> _Set problem_: The material below contains a line with "side_panel_left();" and a line with "obj.parent = empty". Copy exactly those two lines and all lines between them.

> _The input_:

****

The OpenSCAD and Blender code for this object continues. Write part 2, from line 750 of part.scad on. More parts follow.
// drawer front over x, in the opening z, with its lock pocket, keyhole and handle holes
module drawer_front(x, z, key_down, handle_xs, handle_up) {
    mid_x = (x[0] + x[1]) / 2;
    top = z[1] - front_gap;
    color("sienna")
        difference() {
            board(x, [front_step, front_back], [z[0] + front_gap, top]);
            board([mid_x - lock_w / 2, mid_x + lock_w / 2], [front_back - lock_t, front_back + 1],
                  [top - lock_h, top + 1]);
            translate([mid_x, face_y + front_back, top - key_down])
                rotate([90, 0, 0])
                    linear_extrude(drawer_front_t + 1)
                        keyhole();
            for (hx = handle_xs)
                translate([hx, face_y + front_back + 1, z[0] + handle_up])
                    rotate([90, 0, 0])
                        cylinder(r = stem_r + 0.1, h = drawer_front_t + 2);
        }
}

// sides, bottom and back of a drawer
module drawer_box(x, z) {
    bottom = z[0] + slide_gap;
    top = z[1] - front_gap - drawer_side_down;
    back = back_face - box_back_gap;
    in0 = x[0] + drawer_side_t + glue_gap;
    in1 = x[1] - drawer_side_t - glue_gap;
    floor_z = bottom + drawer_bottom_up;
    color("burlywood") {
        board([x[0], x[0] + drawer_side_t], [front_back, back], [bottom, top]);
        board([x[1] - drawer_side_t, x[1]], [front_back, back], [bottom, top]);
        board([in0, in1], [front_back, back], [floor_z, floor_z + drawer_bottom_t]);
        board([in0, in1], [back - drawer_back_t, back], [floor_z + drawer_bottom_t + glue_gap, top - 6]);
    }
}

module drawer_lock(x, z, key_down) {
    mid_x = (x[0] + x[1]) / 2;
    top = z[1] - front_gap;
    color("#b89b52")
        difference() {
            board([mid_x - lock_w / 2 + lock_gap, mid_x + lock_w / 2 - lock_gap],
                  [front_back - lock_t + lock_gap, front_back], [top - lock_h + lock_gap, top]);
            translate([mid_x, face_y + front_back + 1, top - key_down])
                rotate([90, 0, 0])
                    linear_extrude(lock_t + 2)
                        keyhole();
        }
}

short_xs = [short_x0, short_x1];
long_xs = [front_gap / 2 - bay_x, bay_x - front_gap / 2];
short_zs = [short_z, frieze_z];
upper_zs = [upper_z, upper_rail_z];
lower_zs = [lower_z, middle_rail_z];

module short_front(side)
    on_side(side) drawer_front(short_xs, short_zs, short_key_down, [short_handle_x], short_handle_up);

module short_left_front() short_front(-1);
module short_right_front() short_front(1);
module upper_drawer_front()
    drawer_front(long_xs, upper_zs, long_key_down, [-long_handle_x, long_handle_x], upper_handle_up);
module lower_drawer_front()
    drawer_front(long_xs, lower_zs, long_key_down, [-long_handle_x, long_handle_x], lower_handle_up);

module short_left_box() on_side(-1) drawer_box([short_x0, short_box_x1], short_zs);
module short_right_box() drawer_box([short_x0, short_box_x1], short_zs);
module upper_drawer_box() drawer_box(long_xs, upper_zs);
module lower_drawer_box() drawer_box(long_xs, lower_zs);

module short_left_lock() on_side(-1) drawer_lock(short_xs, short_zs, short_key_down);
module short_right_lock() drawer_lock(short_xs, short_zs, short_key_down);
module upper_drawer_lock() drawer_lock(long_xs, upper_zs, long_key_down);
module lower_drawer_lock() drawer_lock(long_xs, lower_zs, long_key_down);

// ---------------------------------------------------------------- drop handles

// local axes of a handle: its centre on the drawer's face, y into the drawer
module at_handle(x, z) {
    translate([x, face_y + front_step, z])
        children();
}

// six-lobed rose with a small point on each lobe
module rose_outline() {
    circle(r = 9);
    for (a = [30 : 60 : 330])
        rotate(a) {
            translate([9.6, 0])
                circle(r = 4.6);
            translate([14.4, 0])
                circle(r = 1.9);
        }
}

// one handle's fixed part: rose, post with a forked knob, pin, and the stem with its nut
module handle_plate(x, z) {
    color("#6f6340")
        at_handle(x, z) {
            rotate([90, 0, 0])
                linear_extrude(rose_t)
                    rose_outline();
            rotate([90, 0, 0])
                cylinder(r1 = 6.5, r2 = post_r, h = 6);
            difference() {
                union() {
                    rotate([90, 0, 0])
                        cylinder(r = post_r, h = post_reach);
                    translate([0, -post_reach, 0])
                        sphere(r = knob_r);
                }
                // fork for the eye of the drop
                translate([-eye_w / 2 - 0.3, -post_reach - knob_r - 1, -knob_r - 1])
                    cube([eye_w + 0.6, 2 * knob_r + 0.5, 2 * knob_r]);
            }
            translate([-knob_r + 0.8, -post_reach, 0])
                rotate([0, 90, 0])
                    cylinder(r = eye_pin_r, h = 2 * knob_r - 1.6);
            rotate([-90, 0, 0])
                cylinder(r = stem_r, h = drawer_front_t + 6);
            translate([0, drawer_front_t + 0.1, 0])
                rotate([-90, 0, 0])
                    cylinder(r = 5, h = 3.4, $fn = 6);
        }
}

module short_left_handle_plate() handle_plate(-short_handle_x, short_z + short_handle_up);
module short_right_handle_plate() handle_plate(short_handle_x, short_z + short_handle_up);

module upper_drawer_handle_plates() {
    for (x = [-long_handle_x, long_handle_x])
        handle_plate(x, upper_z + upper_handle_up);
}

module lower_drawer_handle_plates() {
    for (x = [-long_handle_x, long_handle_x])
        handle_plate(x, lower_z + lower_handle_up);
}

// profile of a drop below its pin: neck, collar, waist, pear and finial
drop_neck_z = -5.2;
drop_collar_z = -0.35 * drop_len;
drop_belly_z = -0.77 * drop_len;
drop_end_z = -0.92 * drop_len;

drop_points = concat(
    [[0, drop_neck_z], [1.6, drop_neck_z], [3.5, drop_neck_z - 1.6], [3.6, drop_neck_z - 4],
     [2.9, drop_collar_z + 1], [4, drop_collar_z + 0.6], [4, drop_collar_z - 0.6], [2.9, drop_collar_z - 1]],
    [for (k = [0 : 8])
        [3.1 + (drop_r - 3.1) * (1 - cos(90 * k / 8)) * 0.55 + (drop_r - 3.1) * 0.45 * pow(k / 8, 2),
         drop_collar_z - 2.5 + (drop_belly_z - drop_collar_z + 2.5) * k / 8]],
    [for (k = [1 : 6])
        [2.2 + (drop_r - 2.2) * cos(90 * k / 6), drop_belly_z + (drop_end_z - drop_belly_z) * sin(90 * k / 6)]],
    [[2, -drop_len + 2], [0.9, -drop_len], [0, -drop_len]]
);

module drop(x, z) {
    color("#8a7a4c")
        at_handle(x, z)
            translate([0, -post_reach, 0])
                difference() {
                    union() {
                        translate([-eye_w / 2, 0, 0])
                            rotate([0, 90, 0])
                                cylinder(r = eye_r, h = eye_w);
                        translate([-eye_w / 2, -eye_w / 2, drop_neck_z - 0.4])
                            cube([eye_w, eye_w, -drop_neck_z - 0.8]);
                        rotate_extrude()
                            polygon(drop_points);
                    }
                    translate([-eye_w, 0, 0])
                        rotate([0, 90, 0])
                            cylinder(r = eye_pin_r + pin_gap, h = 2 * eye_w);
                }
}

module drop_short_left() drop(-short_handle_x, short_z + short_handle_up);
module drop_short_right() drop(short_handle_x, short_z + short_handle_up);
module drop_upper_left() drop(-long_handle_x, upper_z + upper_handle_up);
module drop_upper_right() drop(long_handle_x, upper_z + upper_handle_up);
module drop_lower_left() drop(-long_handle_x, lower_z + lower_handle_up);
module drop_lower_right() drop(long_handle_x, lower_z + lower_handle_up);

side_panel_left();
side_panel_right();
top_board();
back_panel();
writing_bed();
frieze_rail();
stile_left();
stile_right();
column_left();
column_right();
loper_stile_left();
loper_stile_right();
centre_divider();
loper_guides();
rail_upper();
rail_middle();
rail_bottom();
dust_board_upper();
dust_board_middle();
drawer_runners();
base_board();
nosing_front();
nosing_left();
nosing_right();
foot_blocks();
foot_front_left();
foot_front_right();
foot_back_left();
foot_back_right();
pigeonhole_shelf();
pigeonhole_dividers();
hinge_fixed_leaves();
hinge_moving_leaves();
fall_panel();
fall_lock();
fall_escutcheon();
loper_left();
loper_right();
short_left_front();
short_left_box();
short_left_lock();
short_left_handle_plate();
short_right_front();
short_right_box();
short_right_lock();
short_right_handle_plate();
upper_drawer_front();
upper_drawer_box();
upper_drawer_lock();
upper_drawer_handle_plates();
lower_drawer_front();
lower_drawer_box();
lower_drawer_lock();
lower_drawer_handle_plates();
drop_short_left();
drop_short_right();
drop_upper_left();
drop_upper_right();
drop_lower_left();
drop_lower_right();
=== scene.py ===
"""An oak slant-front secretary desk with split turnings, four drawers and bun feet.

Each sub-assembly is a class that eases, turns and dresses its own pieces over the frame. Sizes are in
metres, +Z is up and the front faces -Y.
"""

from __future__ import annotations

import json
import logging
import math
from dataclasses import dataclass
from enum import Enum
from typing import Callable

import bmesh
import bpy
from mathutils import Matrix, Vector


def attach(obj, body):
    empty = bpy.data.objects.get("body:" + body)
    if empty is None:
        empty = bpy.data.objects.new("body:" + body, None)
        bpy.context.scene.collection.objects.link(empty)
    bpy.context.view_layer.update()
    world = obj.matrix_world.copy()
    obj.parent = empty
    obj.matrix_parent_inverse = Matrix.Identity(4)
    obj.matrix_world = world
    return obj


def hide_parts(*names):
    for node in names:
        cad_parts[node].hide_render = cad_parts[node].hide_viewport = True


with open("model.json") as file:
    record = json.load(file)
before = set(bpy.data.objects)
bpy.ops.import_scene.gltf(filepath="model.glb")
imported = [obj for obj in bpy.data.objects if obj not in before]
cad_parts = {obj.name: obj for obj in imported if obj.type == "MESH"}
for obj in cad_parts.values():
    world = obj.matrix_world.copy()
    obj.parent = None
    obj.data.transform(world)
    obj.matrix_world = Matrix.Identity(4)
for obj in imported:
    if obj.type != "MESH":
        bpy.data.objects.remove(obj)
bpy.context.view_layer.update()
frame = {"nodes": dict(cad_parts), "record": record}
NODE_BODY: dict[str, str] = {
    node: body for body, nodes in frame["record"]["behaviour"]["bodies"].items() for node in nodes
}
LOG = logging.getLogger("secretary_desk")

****

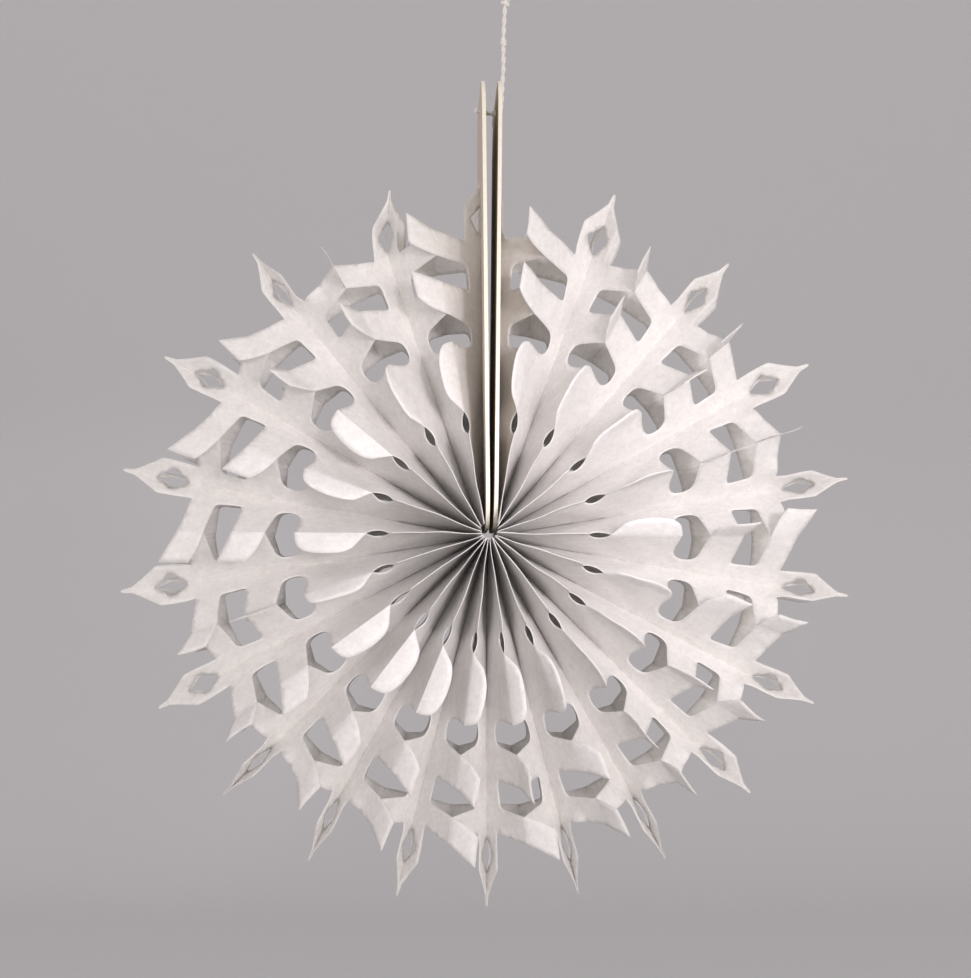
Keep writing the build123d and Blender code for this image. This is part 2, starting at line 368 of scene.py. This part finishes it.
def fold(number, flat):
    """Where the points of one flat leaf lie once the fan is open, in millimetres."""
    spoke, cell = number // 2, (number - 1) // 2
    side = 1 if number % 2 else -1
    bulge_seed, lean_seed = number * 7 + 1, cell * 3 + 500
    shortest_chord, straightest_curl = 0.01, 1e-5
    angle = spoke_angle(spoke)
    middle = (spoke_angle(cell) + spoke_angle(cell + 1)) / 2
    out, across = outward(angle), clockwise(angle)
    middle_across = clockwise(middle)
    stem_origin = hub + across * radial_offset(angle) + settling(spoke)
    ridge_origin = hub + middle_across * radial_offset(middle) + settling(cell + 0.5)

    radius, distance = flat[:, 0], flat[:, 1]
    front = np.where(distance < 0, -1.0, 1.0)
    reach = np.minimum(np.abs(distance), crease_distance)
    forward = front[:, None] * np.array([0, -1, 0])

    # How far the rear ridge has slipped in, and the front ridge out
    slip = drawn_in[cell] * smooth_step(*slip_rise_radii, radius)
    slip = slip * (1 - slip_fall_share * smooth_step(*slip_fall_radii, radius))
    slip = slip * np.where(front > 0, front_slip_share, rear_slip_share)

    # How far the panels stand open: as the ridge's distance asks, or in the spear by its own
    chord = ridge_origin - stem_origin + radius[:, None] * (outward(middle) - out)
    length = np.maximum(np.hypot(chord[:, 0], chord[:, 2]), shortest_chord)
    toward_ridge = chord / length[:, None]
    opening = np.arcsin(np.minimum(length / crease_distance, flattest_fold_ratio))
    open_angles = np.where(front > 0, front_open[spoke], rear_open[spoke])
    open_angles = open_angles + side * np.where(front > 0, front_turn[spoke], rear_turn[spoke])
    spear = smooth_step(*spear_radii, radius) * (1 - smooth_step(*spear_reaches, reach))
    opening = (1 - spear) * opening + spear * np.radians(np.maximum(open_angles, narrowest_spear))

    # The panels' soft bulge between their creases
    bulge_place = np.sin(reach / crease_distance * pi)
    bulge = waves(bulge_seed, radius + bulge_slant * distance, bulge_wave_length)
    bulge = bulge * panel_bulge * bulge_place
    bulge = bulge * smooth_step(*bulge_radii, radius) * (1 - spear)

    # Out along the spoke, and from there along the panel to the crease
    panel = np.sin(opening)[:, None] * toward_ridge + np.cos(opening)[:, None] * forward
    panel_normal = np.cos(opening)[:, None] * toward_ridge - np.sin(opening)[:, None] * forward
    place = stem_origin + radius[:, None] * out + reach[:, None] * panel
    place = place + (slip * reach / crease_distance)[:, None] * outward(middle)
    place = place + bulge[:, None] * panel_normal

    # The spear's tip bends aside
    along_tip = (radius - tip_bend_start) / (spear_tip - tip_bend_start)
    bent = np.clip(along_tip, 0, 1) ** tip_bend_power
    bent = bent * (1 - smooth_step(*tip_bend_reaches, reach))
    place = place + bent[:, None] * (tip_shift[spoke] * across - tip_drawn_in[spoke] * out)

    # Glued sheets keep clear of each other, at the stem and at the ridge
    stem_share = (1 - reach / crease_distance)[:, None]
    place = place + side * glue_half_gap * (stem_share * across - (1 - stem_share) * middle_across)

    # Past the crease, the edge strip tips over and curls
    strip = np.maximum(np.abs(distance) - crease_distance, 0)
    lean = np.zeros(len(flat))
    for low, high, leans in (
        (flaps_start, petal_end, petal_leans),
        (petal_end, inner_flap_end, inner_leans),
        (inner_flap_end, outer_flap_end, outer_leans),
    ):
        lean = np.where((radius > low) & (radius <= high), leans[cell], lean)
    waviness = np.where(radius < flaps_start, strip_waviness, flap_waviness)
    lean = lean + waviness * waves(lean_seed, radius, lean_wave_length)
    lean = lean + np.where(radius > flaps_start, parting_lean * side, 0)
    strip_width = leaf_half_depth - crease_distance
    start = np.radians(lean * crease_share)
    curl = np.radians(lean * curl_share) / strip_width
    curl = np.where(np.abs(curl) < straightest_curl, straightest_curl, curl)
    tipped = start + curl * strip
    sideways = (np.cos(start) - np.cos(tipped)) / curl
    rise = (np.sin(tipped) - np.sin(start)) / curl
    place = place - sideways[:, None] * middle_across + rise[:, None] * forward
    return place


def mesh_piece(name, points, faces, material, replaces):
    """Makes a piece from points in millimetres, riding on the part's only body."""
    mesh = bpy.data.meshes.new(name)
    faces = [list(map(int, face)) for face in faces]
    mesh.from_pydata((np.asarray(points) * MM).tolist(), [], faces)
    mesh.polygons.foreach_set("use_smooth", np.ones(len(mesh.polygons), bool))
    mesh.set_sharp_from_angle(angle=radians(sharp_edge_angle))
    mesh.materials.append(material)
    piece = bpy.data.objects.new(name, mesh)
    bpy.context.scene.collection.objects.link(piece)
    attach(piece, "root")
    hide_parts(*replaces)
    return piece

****

> _Result for this exercise_:
side_panel_left();
side_panel_right();
top_board();
back_panel();
writing_bed();
frieze_rail();
stile_left();
stile_right();
column_left();
column_right();
loper_stile_left();
loper_stile_right();
centre_divider();
loper_guides();
rail_upper();
rail_middle();
rail_bottom();
dust_board_upper();
dust_board_middle();
drawer_runners();
base_board();
nosing_front();
nosing_left();
nosing_right();
foot_blocks();
foot_front_left();
foot_front_right();
foot_back_left();
foot_back_right();
pigeonhole_shelf();
pigeonhole_dividers();
hinge_fixed_leaves();
hinge_moving_leaves();
fall_panel();
fall_lock();
fall_escutcheon();
loper_left();
loper_right();
short_left_front();
short_left_box();
short_left_lock();
short_left_handle_plate();
short_right_front();
short_right_box();
short_right_lock();
short_right_handle_plate();
upper_drawer_front();
upper_drawer_box();
upper_drawer_lock();
upper_drawer_handle_plates();
lower_drawer_front();
lower_drawer_box();
lower_drawer_lock();
lower_drawer_handle_plates();
drop_short_left();
drop_short_right();
drop_upper_left();
drop_upper_right();
drop_lower_left();
drop_lower_right();
=== scene.py ===
"""An oak slant-front secretary desk with split turnings, four drawers and bun feet.

Each sub-assembly is a class that eases, turns and dresses its own pieces over the frame. Sizes are in
metres, +Z is up and the front faces -Y.
"""

from __future__ import annotations

import json
import logging
import math
from dataclasses import dataclass
from enum import Enum
from typing import Callable

import bmesh
import bpy
from mathutils import Matrix, Vector


def attach(obj, body):
    empty = bpy.data.objects.get("body:" + body)
    if empty is None:
        empty = bpy.data.objects.new("body:" + body, None)
        bpy.context.scene.collection.objects.link(empty)
    bpy.context.view_layer.update()
    world = obj.matrix_world.copy()
    obj.parent = empty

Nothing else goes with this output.